Een potje wie het langste stil kan staan
door Jacky van de Goor
Fietsend door een lange laan vroeg ik mijn zoontje: ‘Zouden die bomen dat niet saai vinden, hun hele leven lang maar op dezelfde plek staan?’ ‘Nee hoor’, antwoordde hij, ‘die doen gewoon een potje wie het langste stil kan staan.’
Zó had ik het nog nooit bekeken. Ineens zag ik diezelfde rij statige platanen heel anders: wat een spannend spel! En wat zijn ze er goed in!
Wat is de ongeremde fantasie toch een mooi iets, deed dit voorval me inzien. Een eindeloze bron van mogelijkheden. Vreemd eigenlijk dat wij als volwassenen dat kwijt raken. Terwijl het zo’n mooie kwaliteit is: fantaseren, spelen, onbevangen kijken.
Wat zit ik vast in mijn denken, wat zitten wij vast in ons denken. In dat ene perspectief, in ‘de waarheid’. En wat gaan er voor mogelijkheden, voor nieuwe werelden open als we dat vertrouwde perspectief loslaten.
In veel organisaties is dit de tragiek waarom beweging en verandering maar zo moeizaam op gang komt. We zitten vast in hoe het nou eenmaal is. In hoe de wereld nou eenmaal werkt, in hoe mensen nou eenmaal zijn. Vast in onze overtuigingen, die zó vanzelfsprekend zijn, dat we ons er niet meer van bewust zijn. Deze overtuigingen vormen een soort ‘geheime code’ in organisaties. Een code die ooit tot succes heeft geleid, maar die nu wellicht onze grootste beperking is. Die ons belemmert in het zien van wat zou kunnen zijn (de toekomst), en soms ook gewoon in hoe het werkelijk is (het hier en nu).
Wat zit ik vast in mijn denken, wat zitten wij vast in ons denken.

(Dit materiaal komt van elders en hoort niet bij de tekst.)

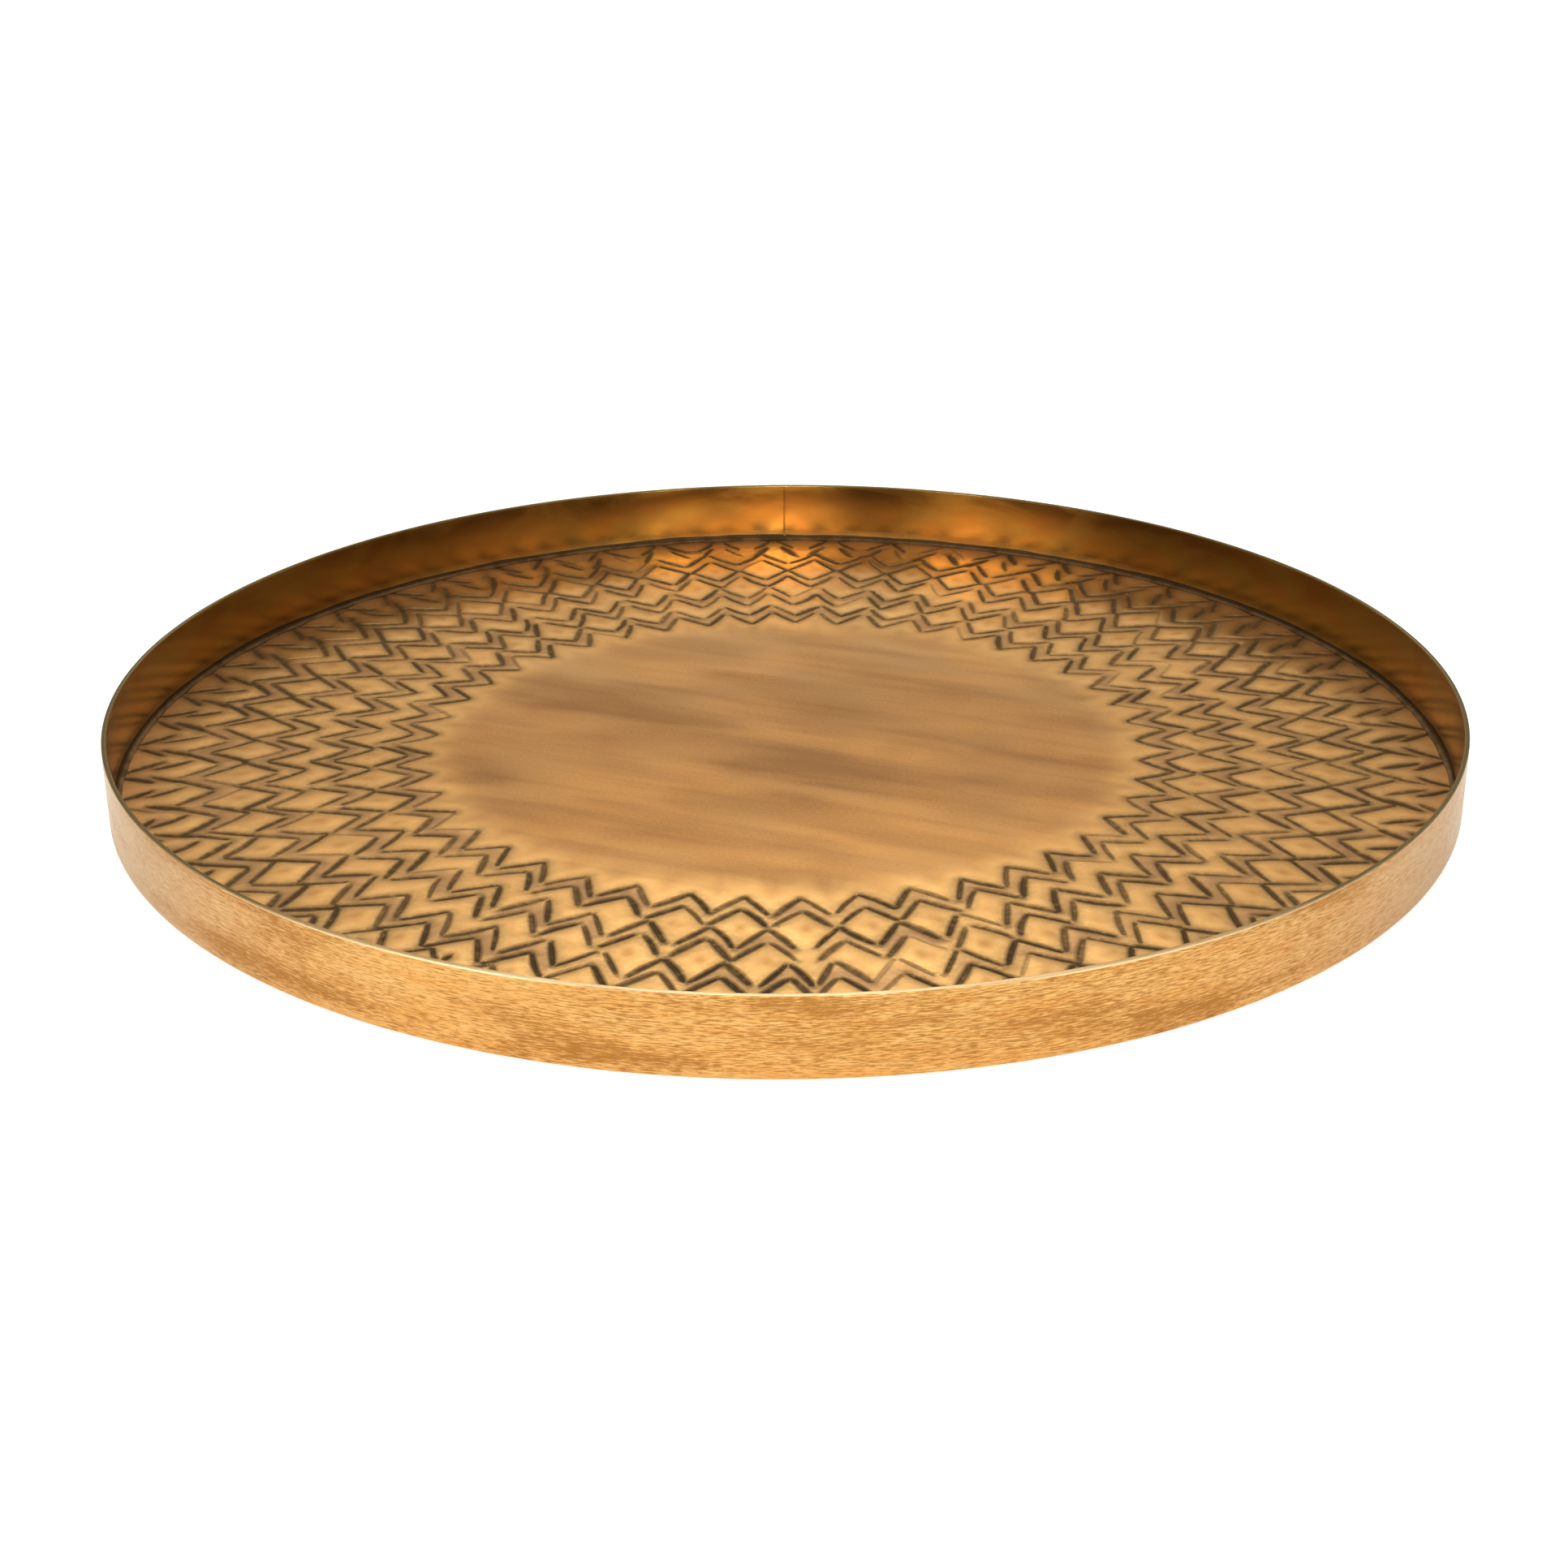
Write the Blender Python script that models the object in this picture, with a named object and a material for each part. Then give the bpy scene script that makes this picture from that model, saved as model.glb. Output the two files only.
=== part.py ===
"""Round brass tray: a flat floor sheet soldered inside a low, straight rim band.

Metres, +Z up. The origin is at the centre of the underside, on the surface that the tray rests on.
The rim band is one strip of sheet rolled into a ring, and its two ends meet at the back (+Y).
"""
import math

import bmesh
import bpy
from mathutils import Matrix

# Driving dimensions
TRAY_DIAMETER = 0.400
TRAY_HEIGHT = 0.022
RIM_SHEET = 0.0015              # thickness of the rim band's sheet
FLOOR_SHEET = 0.0012            # thickness of the floor sheet
JOINT_GAP = 0.0003              # clearance between pieces that the solder joins
FILLET_LEG = 0.0022             # solder fillet: how far it runs in from the wall, and up it
SEAM_WIDTH = 0.0010             # solder strip between the two ends of the rim band
RIM_EDGE_ROUND = 0.0004         # filed round on the band's top and bottom edges
FLOOR_EDGE_ROUND = 0.0002       # broken edge of the floor sheet
SEGMENTS = 120                  # steps round the tray
EDGE_STEPS = 2                  # steps in each filed round of the band
FILLET_STEPS = 3                # steps across the solder fillet's hollow face

# Worked out from them
RIM_OUTER = TRAY_DIAMETER / 2
RIM_INNER = RIM_OUTER - RIM_SHEET
FLOOR_RADIUS = RIM_INNER - JOINT_GAP
FILLET_OUTER = RIM_INNER - JOINT_GAP
FILLET_BOTTOM = FLOOR_SHEET + JOINT_GAP
SEAM_SLOT_ANGLE = (SEAM_WIDTH + 2 * JOINT_GAP) / RIM_OUTER
BACK = math.pi / 2

SHARP_ANGLE = math.radians(35)


def clear_scene():
    """Remove every object, so that the model stands alone."""
    for old in list(bpy.data.objects):
        bpy.data.objects.remove(old, do_unlink=True)


def metal(name, color, roughness):
    """A plain metal with the piece's own colour and polish."""
    material = bpy.data.materials.new(name)
    material.use_nodes = True
    shader = material.node_tree.nodes["Principled BSDF"]
    shader.inputs["Base Color"].default_value = (*color, 1.0)
    shader.inputs["Metallic"].default_value = 1.0
    shader.inputs["Roughness"].default_value = roughness
    material.diffuse_color = (*color, 1.0)
    return material


def add_object(name, bm, material):
    """Turn a bmesh into a smooth-shaded object with one material."""
    bmesh.ops.recalc_face_normals(bm, faces=bm.faces)
    mesh = bpy.data.meshes.new(name)
    bm.to_mesh(mesh)
    bm.free()
    mesh.materials.append(material)
    mesh.shade_smooth()
    mesh.set_sharp_from_angle(angle=SHARP_ANGLE)
    obj = bpy.data.objects.new(name, mesh)
    bpy.context.scene.collection.objects.link(obj)
    return obj


def outline_edges(bm, outline):
    """A closed outline of (radius, height) points, drawn in the XZ plane."""
    verts = [bm.verts.new((radius, 0.0, height)) for radius, height in outline]
    edges = [bm.edges.new((verts[i - 1], verts[i])) for i in range(len(verts))]
    return verts + edges


def turned_ring(outline, start=0.0, sweep=2 * math.pi, steps=SEGMENTS):
    """Turn an outline about +Z; a sweep short of a full turn gets flat ends."""
    bm = bmesh.new()
    geometry = outline_edges(bm, outline)
    bmesh.ops.rotate(bm, verts=bm.verts, cent=(0, 0, 0),
                     matrix=Matrix.Rotation(start, 3, "Z"))
    bmesh.ops.spin(bm, geom=geometry, cent=(0, 0, 0), axis=(0, 0, 1),
                   angle=sweep, steps=steps)
    if sweep < 2 * math.pi:
        bmesh.ops.holes_fill(bm, edges=bm.edges)
    else:
        bmesh.ops.remove_doubles(bm, verts=bm.verts, dist=1e-6)
    return bm


def rounded_corner(centre, radius, first_angle, steps):
    """Points of a quarter round, counter-clockwise from first_angle."""
    return [(centre[0] + radius * math.cos(first_angle + i * math.pi / 2 / steps),
             centre[1] + radius * math.sin(first_angle + i * math.pi / 2 / steps))
            for i in range(steps + 1)]


def rim_band():
    """The wall: a strip rolled into a ring, open by a narrow slot at the back."""
    inner, outer, r = RIM_INNER, RIM_OUTER, RIM_EDGE_ROUND
    outline = (rounded_corner((outer - r, r), r, -math.pi / 2, EDGE_STEPS)
               + rounded_corner((outer - r, TRAY_HEIGHT - r), r, 0.0, EDGE_STEPS)
               + rounded_corner((inner + r, TRAY_HEIGHT - r), r, math.pi / 2, EDGE_STEPS)
               + rounded_corner((inner + r, r), r, math.pi, EDGE_STEPS))
    bm = turned_ring(outline, start=BACK + SEAM_SLOT_ANGLE / 2,
                     sweep=2 * math.pi - SEAM_SLOT_ANGLE)
    return add_object("rim_band", bm, metal("rim_brass", (0.60, 0.36, 0.14), 0.34))


def seam_solder():
    """The solder that closes the slot, flush with the wall on both sides."""
    depth = RIM_SHEET - 2 * RIM_EDGE_ROUND
    bm = bmesh.new()
    bmesh.ops.create_cube(bm, size=1.0)
    bmesh.ops.scale(bm, verts=bm.verts,
                    vec=(SEAM_WIDTH, depth, TRAY_HEIGHT - 2 * RIM_EDGE_ROUND))
    bmesh.ops.bevel(bm, geom=bm.verts[:] + bm.edges[:], offset=SEAM_WIDTH / 8,
                    segments=1, affect="EDGES")
    obj = add_object("seam_solder", bm, metal("solder_brass", (0.50, 0.34, 0.17), 0.45))
    obj.location = (0.0, (RIM_OUTER + RIM_INNER) / 2, TRAY_HEIGHT / 2)
    return obj


def floor_disc():
    """The flat floor sheet, cut round to drop inside the band."""
    bm = bmesh.new()
    bmesh.ops.create_cone(bm, cap_ends=True, segments=SEGMENTS, depth=FLOOR_SHEET,
                          radius1=FLOOR_RADIUS, radius2=FLOOR_RADIUS)
    obj = add_object("floor_disc", bm, metal("floor_brass", (0.62, 0.37, 0.14), 0.30))
    obj.location = (0.0, 0.0, FLOOR_SHEET / 2)
    bevel = obj.modifiers.new("broken_edge", "BEVEL")
    bevel.width = FLOOR_EDGE_ROUND
    bevel.segments = 1
    bevel.limit_method = "ANGLE"
    bevel.angle_limit = SHARP_ANGLE
    return obj


def corner_solder():
    """The ring of solder in the inner corner, with a slightly hollow face."""
    corner = (FILLET_OUTER, FILLET_BOTTOM)
    hollow = [(FILLET_OUTER - FILLET_LEG * (1 - math.sin(t)),
               FILLET_BOTTOM + FILLET_LEG * (1 - math.cos(t)))
              for t in (i * math.pi / 2 / FILLET_STEPS for i in range(FILLET_STEPS + 1))]
    bm = turned_ring([corner] + hollow[::-1])
    return add_object("corner_solder", bm, metal("solder_brass", (0.50, 0.34, 0.17), 0.45))


def main():
    clear_scene()
    assembly = bpy.data.objects.new("tray", None)
    bpy.context.scene.collection.objects.link(assembly)
    for piece in (floor_disc(), rim_band(), corner_solder(), seam_solder()):
        piece.parent = assembly


main()
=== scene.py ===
"""Looks of the round brass tray: hand-punched floor, brushed rim band and solder joints.

Metres, +Z up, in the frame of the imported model. The front of the tray is towards -Y.
"""
import math
from collections import namedtuple

import bpy
import numpy as np
from mathutils import Matrix, Vector
from mathutils.geometry import delaunay_2d_cdt


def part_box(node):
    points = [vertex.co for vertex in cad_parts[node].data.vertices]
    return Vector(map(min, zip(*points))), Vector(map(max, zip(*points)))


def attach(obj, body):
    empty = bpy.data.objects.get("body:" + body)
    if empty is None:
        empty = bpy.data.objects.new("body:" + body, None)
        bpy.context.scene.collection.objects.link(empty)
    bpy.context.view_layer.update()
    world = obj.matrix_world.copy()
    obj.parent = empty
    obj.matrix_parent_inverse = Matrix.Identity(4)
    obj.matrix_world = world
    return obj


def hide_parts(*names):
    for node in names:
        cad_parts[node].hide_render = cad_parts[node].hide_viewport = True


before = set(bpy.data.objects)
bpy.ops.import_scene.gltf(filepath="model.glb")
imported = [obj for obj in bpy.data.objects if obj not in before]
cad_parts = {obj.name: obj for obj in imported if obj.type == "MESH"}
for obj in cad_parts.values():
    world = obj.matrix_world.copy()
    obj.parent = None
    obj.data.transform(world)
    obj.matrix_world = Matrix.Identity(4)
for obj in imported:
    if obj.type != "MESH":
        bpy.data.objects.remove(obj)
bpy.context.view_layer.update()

MM = 0.001
RANDOM = np.random.default_rng(20)

# ---------------------------------------------------------------- sizes, from the frame
_, RIM_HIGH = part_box("rim_band")
DISC_LOW, DISC_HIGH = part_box("floor_disc")
_, FILLET_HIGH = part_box("corner_solder")
SEAM_LOW, SEAM_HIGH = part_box("seam_solder")

TRAY_RADIUS = RIM_HIGH.x
TRAY_HEIGHT = RIM_HIGH.z
DISC_RADIUS = DISC_HIGH.x
FLOOR_TOP = DISC_HIGH.z
RIM_SHEET = 1.5 * MM            # the CAD's own value, which a ring's box doesn't show
RIM_INNER = TRAY_RADIUS - RIM_SHEET

# ---------------------------------------------------------------- the punched pattern
# A row is a ring of V marks, apex inwards: radii in parts of the tray's radius, spreads in degrees
# from the V's middle line to each arm's inner and outer end.
Row = namedtuple("Row", "apex end apex_spread end_spread")
# A band is two rows struck at the same angles, from `first` round to the last V, which leaves
# `closing` degrees of room before the first one again. Front is 0 degrees, right is positive.
# `weight` is how heavy its strikes are.
Band = namedtuple("Band", "count first closing weight rows")
BANDS = (
    Band(45, 2.2, 8.0, 1.0,
         (Row(0.5375, 0.5850, 0.25, 3.55), Row(0.5740, 0.6170, 0.30, 3.45))),
    Band(50, 6.5, 8.5, 1.0,
         (Row(0.6280, 0.6795, 0.30, 3.15), Row(0.6655, 0.7120, 0.40, 3.10))),
    Band(57, 5.0, 4.7, 1.0,
         (Row(0.7245, 0.7775, 0.25, 2.80), Row(0.7625, 0.8120, 0.25, 2.85))),
    Band(57, 1.0, 2.9, 1.05,
         (Row(0.8125, 0.8680, 0.20, 2.95), Row(0.8520, 0.9040, 0.25, 2.85))),
    Band(57, -0.5, 3.2, 1.25,
         (Row(0.8980, 0.9420, 0.85, 2.20), Row(0.9420, 0.9790, 0.90, 2.50))),
)
GROOVE_HALF_WIDTH = 0.94 * MM
GROOVE_DEPTH = 0.42 * MM
SHOULDER_DEPTH = 0.22 * MM      # how far the sheet is drawn down beside a mark
SHOULDER_REACH = 2.2 * MM
STAIN_AND_SHADE_REACH = 1.5 * MM          # how far the dark patina and painted shade spread from a mark
POLISH_REACH = 6.5 * MM         # how far the rubbed, brighter metal reaches from a mark
WEAK_MARKS = 0.05               # share of the strikes that hardly bit
WEAK_FORCE = (0.30, 0.50)
FULL_FORCE = (0.80, 1.12)
ROUND_PUNCH = (-31.5, 0.8225)   # one stray blow of a round punch, at the front left
ROUND_HALF_LENGTH = 1.2 * MM
ROUND_HALF_WIDTH = 0.95 * MM
RUBBED_VALLEYS = 0.30           # share of the V's whose strip between the rows is rubbed clean
RUBBED_STAIN = (0.05, 0.45)
FULL_STAIN = (0.60, 1.0)
VALLEY_DEPTH = 0.06 * MM
SPOT_SIZE = 1.3 * MM            # worn spot in the middle of a closed diamond
WAVE_HEIGHT = 0.012 * MM        # each of the three slow waves in the sheet
WAVE_ROOM = 0.04 * MM           # keeps the waves' crests below the floor's own height

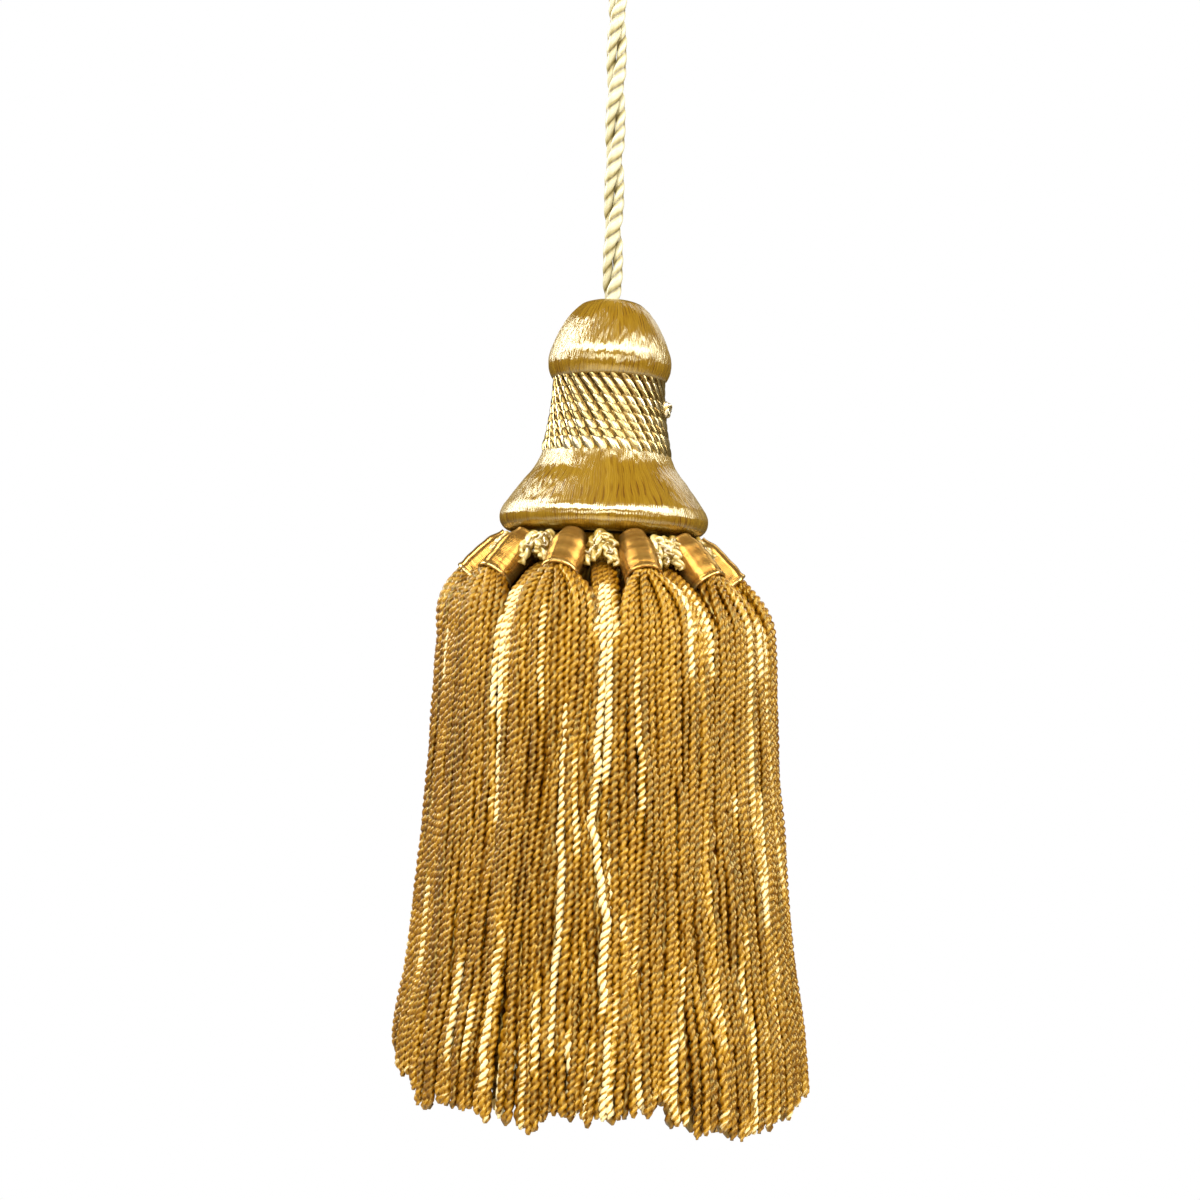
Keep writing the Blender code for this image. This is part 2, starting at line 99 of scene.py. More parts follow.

Ik denk aan de directeur van een productiebedrijf, die klaagde over de belabberde motivatie van zijn personeel. ‘Daar staat er alwéér één te roken’, wees hij naar buiten. Toen hij uit frustratie de betreffende medewerker erop aansprak, bleek het verhaal heel anders te zijn: de betreffende man was klaar met zijn ploegendienst, en rookte even een sigaretje voor zijn vertrek naar huis.
Als we geloven dat mensen ongemotiveerd zijn, dan nemen we dat ook waar. Als we geloven dat KPI’s en meetsystemen ons zekerheid geven, dat bezuinigingen en reorganisaties tot vitaliteit leiden, dan bepaalt dat wat wij waarnemen en voor wáár nemen. We bevestigen onszelf telkens impliciet in de juistheid van ons perspectief.
Fantasie en verwondering zijn juist nu, in deze tijd, zo waardevol. Het is onze ingesleten manier van denken die geleid heeft tot de problemen waar we nu last van hebben.
Eigenlijk doen we zelf, zonder het in de gaten te hebben, continu een potje wie het langste stil kan staan. Stil staan in onze manier van kijken en denken. Zoals Einstein al zei hebben we een heel nieuwe manier van denken nodig om datgene te doorbreken wat we met onze huidige manier van denken hebben gecreëerd. Soms zie ik daar mooie voorbeelden van:
- De schouwburg waarin men is gestopt met kaartjes controleren en medewerkers zelf de ruimte krijgen om het begrip gastvrijheid voor de bezoekers in te vullen.
- Het bedrijf waar men de schoonmakers voortaan overdag laat komen ipv na werktijd. De schoonmakers zien hierdoor voor wie ze werken, bouwen een relatie op en krijgen directe feedback en waardering voor hun werk.
Gevolg in beide organisaties: gemotiveerdere mensen en hogere kwaliteit van de dienstverlening.
Waar staat immers dat schoonmaken altijd buiten werktijden moet? En wie zegt dat kaartjes er zijn om gecontroleerd te worden? Misschien heeft mijn zoontje wel gelijk, en doen de bomen echt een spelletje. Het zou zó maar waar kunnen zijn.